You should be able to find a book on natural inks if you look on amazon or in barnes&noble. A friend of mine really likes to make inks and candles and gives me extras so I never really bothered learning, guess I should though.

----------


## Aristocrap

Hmm, I'll see what I can find. I'm a bit concerned with the use of quicklime/calcium oxide because it's highly corrosive and reacts strongly with water, which is required for the ink. 
Unfortunately _Seven Faces of Darkness_ doesn't say anything about how the ink is supposed to be made.

----------


## Aristocrap

Sadly, no.
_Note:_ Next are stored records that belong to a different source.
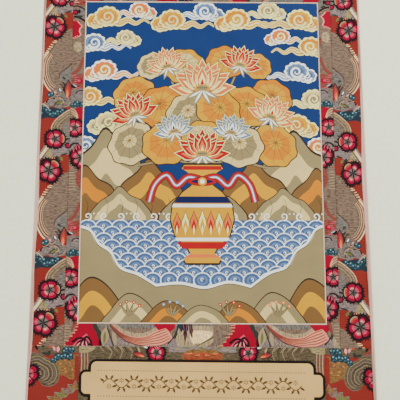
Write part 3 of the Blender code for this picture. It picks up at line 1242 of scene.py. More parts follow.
        made.patch([
            (240, 94), (252, 88), (262, 81), (272, 72), (279, 62), (282, 48), (266, 24), (258, 8), (240, 8), (240, 70),
        ], BEIGE, 1.0)
        edge = smooth([(240, 93), (252, 88), (262, 81), (272, 72), (279, 62), (282, 50)], False)
        self.lines(made, edge, (246, 52), (
            (0.99, 2.4, BISQUE), (0.93, 1.6, FAWN), (0.87, 2.4, SAGE), (0.80, 1.4, FAWN),
            (0.72, 1.6, SAGE), (0.62, 1.2, FAWN), (0.54, 2.4, BEIGE), (0.46, 1.2, FAWN),
        ), 0.3, 0.6)
        for anchors, dye in (
            ([(248, 62), (259, 60), (260, 42), (256, 28), (262, 10), (248, 6)], ASH),
            ([(302, 4), (296, 14), (288, 24), (262, 22), (240, 22), (240, 6), (262, 3), (272, -10), (292, -6)], HAZE),
            ([(291, 10), (284, 15), (278, 6), (279, -3), (288, -2)], SAGE),
        ):
            made.patch(anchors, dye, 1.0)
        made.line([(303, -5), (296, 4), (287, 18)], 5.4, CREAM, 0.2)
        made.line([(297, -5), (291, 4), (283, 15)], 1.2, UMBER, 0.3)
        made.add([(263, 3), (249, 3.5), (247, -29), (260, -30), (264, -14)], BRICK)
        made.leaves((
            (264, 3, 80, 17, 3.4, MOSS), (270, 2, 176, 13, 9, MOSS), (264, 0, 150, 10, 5, OLIVE),
            (262, 38, 196, 12, 5, MOSS), (254, 34, 96, 8, 3, NIGHT), (248, 14, 100, 12, 4, NIGHT),
            (277, 1, 176, 15, 10, WINE), (277, 0, 176, 13, 8, PEACH), (276, -2, 176, 9, 4, CORAL),
        ))
        made.add(toothed(oval(11, 11, 250, 21, 16), 0.9), NIGHT)
        made.add(oval(7.2, 7.0, 250, 21, 12), PETAL)
        made.put(Blossom(20.0, 5, 33, 2), 273.5, 33.5)
        made.put(Blossom(25.0, 6, 10, 2, 1, 0.26), 283, -26)
        return made

    def band_unit(self) -> Drawing:
        """One repeat of the narrow band's strip at the picture's side."""
        made = Drawing()
        made.line([(225, 192), (229, 180), (235, 167), (247, 158)], 6.0, RUST)
        made.patch([(222, 156), (236, 158), (246, 150), (244, 138), (236, 130), (222, 128)], RUST, 0.8)
        self.comb(made, smooth([(246, 156), (240, 148), (244, 140), (240, 132)], False, 2), 9.0, ROSE)
        made.add(oval(11, 9, 231, 145, 12), CRIMSON)
        made.add(oval(6, 5, 233, 146, 10), ROSE)
        made.patch([(222, 128), (240, 128), (250, 112), (246, 94), (222, 92)], ASH, 0.8)
        made.leaves((
            (238, 132, -60, 15, 7, NIGHT), (236, 134, -58, 10, 2.6, ICE), (244, 130, -70, 8, 2.4, CRIMSON),
        ))
        made.put(Pebble(17, 16), 229, 117, 20)
        made.put(Pebble(9, 10, MAUVE), 244, 112)
        self.florets(made, ((228, 99, 6.2, 40), (243, 98, 5.0, 80), (236, 101, 6.8, 10)))
        made.patch([(222, 92), (240, 91), (234, 82), (231, 66), (222, 62)], CRIMSON)
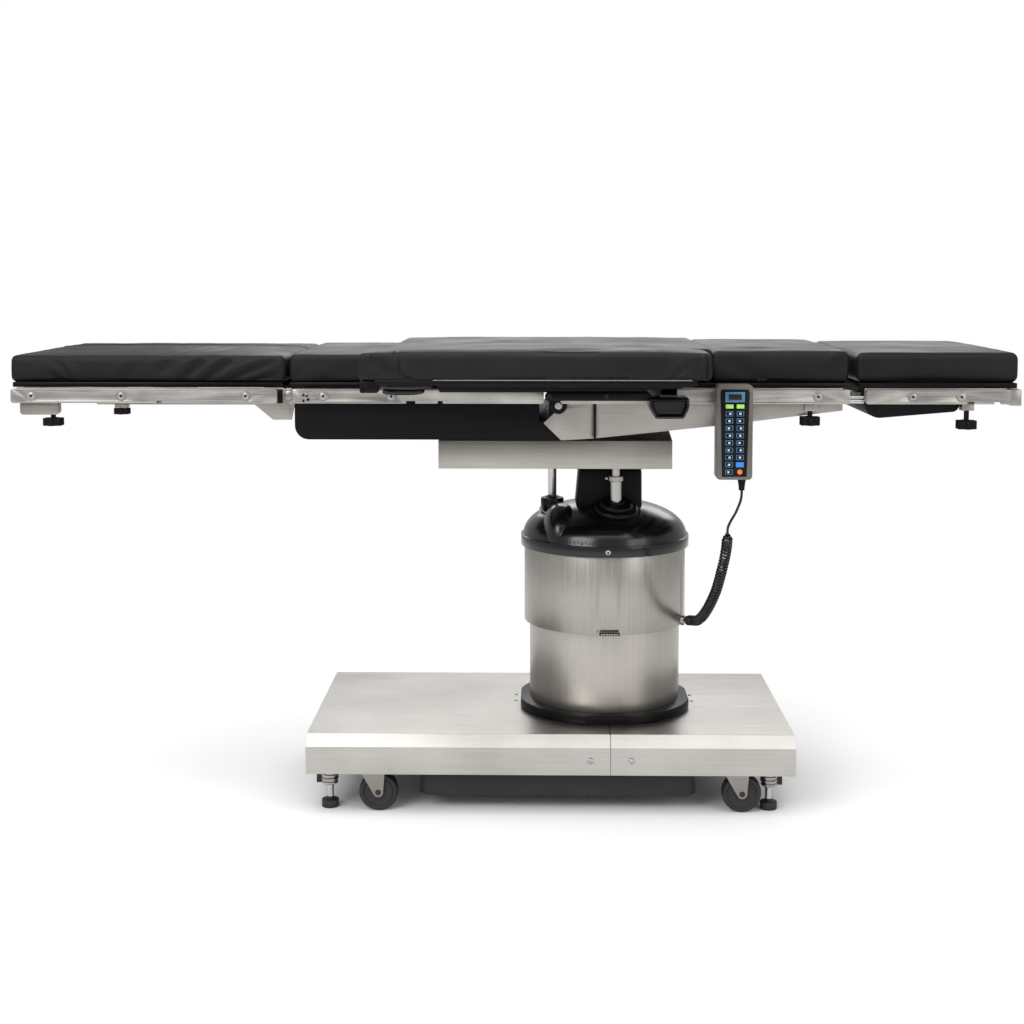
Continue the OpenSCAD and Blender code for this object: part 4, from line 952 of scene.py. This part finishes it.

Don Webb just lists the ingredients from a supposedly ancient formula. Perhaps it was thrown in as more of a novelty than an actual suggested recipe. In that case, I'll just get or make simple red-colored ink.

----------


## Daisy

If you just need red ink Dragonsblood ink should work well enough and has its own benefits.

----------


## fratertwkr

> Hmm, I'll see what I can find. I'm a bit concerned with the use of quicklime/calcium oxide because it's highly corrosive and reacts strongly with water, which is required for the ink. 
> Unfortunately _Seven Faces of Darkness_ doesn't say anything about how the ink is supposed to be made.


just add little amounts at a time with safety goggles and other protective equipment if you want.

I don't know much but I think the quicklime water solution might be to dissolve the herbal ingredients or perhaps their salt. research it better or you'll just have a jar of Ms. Diareah salt substitute.

----------